[Data in this exercise]
★ ★ ★ ★

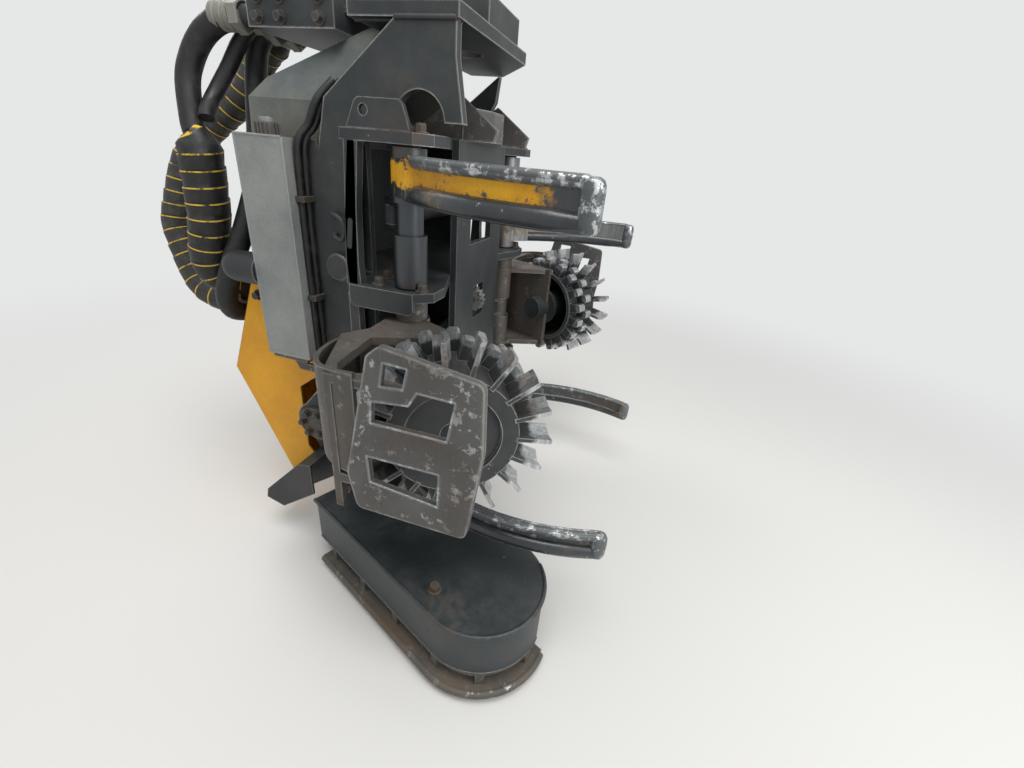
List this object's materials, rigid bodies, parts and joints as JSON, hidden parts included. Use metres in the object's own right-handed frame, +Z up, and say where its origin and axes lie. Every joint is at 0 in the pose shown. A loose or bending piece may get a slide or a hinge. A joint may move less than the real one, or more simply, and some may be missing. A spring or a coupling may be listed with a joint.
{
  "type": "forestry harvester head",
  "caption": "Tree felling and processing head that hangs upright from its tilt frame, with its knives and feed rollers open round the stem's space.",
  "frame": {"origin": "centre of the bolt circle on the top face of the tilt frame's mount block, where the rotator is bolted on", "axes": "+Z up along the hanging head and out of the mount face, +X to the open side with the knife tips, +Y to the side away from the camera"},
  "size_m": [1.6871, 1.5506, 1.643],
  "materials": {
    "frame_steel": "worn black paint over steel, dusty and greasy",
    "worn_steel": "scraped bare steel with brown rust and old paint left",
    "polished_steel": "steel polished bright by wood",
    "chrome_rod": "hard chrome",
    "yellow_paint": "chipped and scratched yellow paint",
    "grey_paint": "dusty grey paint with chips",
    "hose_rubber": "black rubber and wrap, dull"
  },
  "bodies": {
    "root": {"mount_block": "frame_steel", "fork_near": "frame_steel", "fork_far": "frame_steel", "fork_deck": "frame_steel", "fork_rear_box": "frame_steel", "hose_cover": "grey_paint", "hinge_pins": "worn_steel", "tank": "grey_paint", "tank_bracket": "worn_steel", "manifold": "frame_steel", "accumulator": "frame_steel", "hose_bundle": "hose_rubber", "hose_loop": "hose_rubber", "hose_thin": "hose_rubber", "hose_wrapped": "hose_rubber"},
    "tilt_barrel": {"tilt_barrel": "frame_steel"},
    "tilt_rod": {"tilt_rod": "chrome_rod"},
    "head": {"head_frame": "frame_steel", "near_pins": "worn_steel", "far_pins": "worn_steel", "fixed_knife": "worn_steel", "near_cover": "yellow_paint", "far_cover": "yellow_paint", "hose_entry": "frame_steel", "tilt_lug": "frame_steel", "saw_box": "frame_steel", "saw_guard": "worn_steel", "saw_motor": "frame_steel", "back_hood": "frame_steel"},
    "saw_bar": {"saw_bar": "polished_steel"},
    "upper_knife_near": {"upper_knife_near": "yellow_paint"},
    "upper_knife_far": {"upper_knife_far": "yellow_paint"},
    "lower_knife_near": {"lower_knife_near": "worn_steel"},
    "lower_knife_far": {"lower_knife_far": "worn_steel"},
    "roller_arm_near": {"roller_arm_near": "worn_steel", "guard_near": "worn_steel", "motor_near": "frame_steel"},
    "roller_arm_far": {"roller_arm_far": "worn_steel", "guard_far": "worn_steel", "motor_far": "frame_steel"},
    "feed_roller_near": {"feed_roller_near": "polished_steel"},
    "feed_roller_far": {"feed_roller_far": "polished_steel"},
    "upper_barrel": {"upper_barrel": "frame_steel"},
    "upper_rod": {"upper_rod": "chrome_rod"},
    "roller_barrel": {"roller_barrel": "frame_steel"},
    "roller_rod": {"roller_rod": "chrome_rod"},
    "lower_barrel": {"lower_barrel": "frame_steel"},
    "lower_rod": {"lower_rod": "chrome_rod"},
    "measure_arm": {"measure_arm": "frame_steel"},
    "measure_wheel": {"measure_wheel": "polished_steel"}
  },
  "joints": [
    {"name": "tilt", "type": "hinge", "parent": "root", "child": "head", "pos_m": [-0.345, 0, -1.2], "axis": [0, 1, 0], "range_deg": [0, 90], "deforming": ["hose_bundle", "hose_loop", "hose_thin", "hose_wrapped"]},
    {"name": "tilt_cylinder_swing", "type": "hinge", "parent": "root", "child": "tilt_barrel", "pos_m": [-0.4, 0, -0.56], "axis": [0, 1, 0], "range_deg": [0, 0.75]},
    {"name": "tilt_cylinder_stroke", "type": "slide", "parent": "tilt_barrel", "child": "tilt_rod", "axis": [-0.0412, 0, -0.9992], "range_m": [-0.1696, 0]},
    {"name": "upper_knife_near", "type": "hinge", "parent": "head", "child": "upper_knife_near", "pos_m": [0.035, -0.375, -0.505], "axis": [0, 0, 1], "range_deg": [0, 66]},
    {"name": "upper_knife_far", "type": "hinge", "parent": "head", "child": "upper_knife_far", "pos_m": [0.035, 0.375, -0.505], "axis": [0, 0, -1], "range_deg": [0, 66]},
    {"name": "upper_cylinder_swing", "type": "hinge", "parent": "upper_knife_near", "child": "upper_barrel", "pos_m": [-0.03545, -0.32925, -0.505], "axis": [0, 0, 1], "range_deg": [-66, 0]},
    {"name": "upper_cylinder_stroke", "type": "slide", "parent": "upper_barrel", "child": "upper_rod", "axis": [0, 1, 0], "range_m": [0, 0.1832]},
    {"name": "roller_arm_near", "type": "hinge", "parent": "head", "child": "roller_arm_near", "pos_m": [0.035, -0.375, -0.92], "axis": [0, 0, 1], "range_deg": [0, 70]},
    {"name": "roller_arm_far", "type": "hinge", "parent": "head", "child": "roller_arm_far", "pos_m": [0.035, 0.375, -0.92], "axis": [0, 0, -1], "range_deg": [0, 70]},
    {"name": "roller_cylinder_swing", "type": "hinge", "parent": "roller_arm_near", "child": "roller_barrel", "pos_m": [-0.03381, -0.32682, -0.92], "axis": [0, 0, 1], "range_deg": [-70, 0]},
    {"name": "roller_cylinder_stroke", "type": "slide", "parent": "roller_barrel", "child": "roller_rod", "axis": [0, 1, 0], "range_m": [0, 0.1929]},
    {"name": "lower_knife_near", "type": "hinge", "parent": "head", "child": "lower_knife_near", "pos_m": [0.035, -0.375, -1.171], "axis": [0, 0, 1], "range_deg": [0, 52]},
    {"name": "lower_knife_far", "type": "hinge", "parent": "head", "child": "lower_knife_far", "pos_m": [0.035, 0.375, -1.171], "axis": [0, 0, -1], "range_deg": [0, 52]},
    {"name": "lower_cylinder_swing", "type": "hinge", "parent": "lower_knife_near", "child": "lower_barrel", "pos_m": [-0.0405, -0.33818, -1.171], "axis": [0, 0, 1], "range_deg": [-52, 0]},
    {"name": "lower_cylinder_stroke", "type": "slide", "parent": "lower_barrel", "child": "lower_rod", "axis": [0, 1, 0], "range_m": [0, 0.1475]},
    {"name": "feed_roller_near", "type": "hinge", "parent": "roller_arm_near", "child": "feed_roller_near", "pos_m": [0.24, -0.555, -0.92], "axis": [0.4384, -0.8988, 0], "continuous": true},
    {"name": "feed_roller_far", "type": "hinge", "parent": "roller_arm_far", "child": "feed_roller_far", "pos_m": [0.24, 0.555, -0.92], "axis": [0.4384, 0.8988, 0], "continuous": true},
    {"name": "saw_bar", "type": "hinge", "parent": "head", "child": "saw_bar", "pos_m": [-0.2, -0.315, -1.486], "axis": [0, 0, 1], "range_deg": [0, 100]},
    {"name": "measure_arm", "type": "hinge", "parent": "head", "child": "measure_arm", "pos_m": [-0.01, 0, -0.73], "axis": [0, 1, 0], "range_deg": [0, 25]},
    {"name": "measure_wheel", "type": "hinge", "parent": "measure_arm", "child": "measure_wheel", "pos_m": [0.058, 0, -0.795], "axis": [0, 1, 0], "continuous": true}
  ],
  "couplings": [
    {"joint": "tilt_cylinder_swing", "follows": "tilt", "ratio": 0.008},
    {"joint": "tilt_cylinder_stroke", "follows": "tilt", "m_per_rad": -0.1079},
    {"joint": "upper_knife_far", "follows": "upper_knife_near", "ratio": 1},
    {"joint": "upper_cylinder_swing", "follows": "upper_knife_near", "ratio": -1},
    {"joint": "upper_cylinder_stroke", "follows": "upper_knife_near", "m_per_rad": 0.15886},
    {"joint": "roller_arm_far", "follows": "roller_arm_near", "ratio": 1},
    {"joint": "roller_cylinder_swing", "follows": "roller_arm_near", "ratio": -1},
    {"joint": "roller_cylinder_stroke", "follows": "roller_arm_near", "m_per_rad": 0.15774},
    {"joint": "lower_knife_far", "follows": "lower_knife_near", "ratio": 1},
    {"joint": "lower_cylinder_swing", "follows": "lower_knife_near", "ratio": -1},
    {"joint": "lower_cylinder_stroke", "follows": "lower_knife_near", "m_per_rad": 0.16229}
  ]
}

★ ★ ★ ★

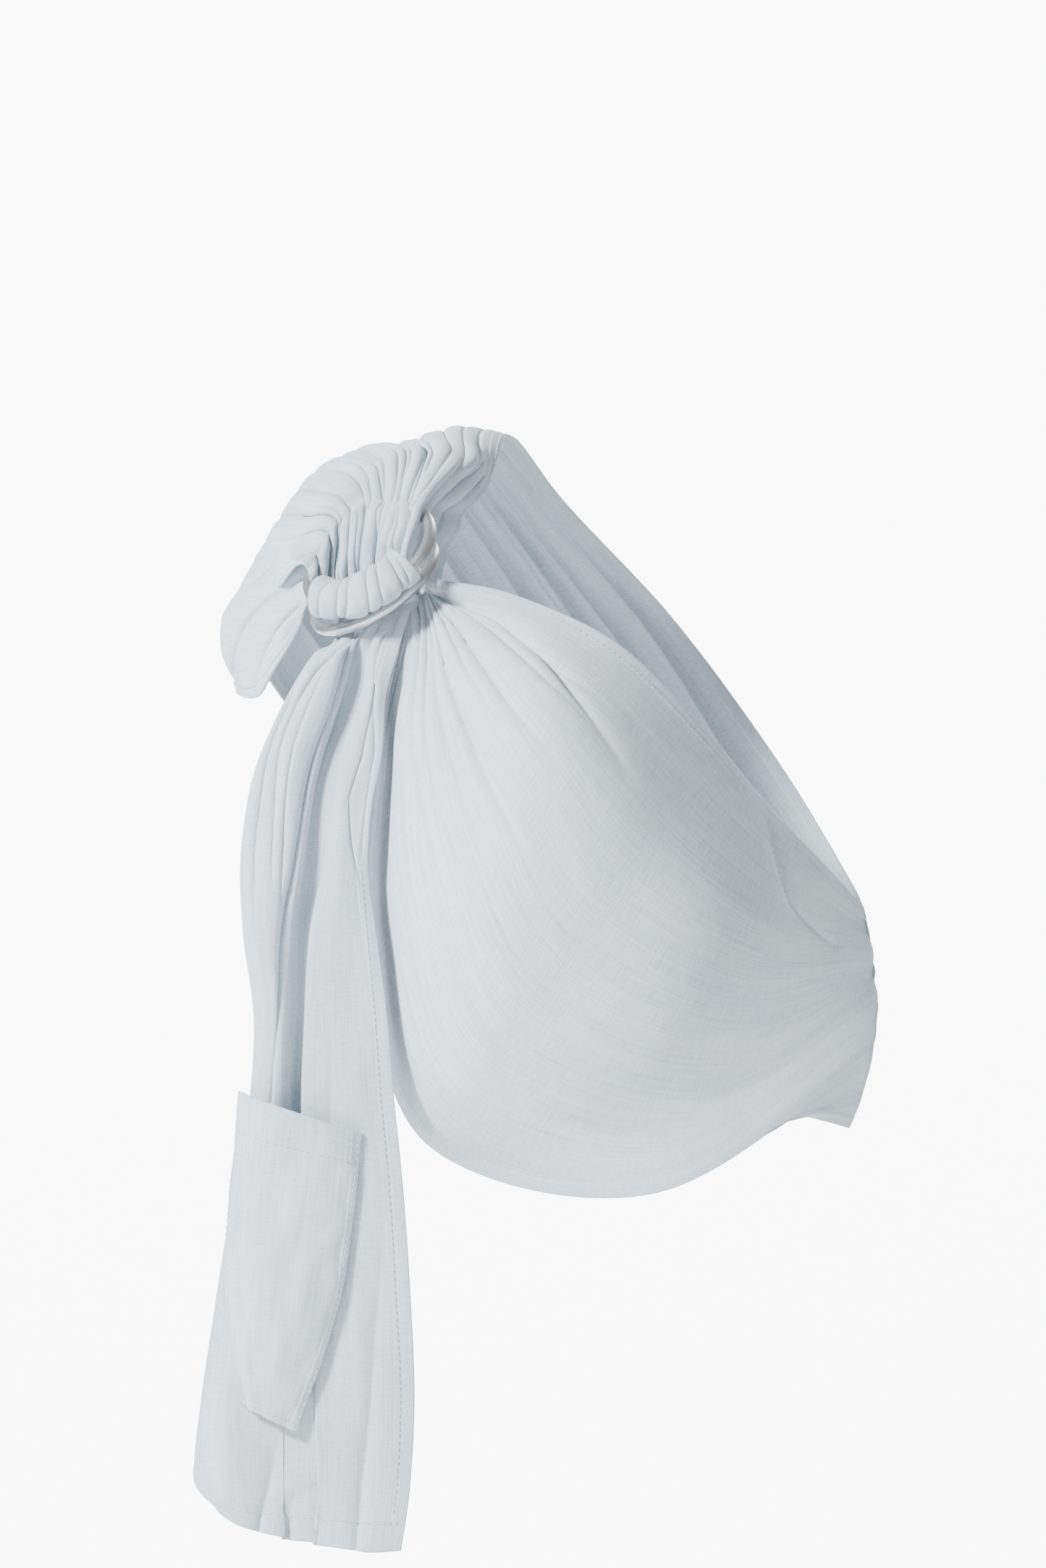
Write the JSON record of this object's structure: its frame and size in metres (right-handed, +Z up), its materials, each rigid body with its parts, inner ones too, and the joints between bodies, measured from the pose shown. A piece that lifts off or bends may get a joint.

★ ★ ★ ★

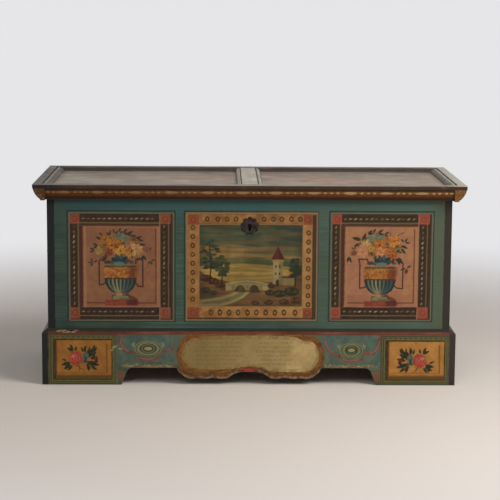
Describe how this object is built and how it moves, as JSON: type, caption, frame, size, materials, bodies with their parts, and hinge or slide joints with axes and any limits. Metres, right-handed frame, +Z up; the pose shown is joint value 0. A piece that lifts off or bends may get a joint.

★ ★ ★ ★

[Work to be completed] Lines containing the word "piece" must all be returned from the material above.

[Finished answer]
List this object's materials, rigid bodies, parts and joints as JSON, hidden parts included. Use metres in the object's own right-handed frame, +Z up, and say where its origin and axes lie. Every joint is at 0 in the pose shown. A loose or bending piece may get a slide or a hinge. A joint may move less than the real one, or more simply, and some may be missing. A spring or a coupling may be listed with a joint.
Write the JSON record of this object's structure: its frame and size in metres (right-handed, +Z up), its materials, each rigid body with its parts, inner ones too, and the joints between bodies, measured from the pose shown. A piece that lifts off or bends may get a joint.
Describe how this object is built and how it moves, as JSON: type, caption, frame, size, materials, bodies with their parts, and hinge or slide joints with axes and any limits. Metres, right-handed frame, +Z up; the pose shown is joint value 0. A piece that lifts off or bends may get a joint.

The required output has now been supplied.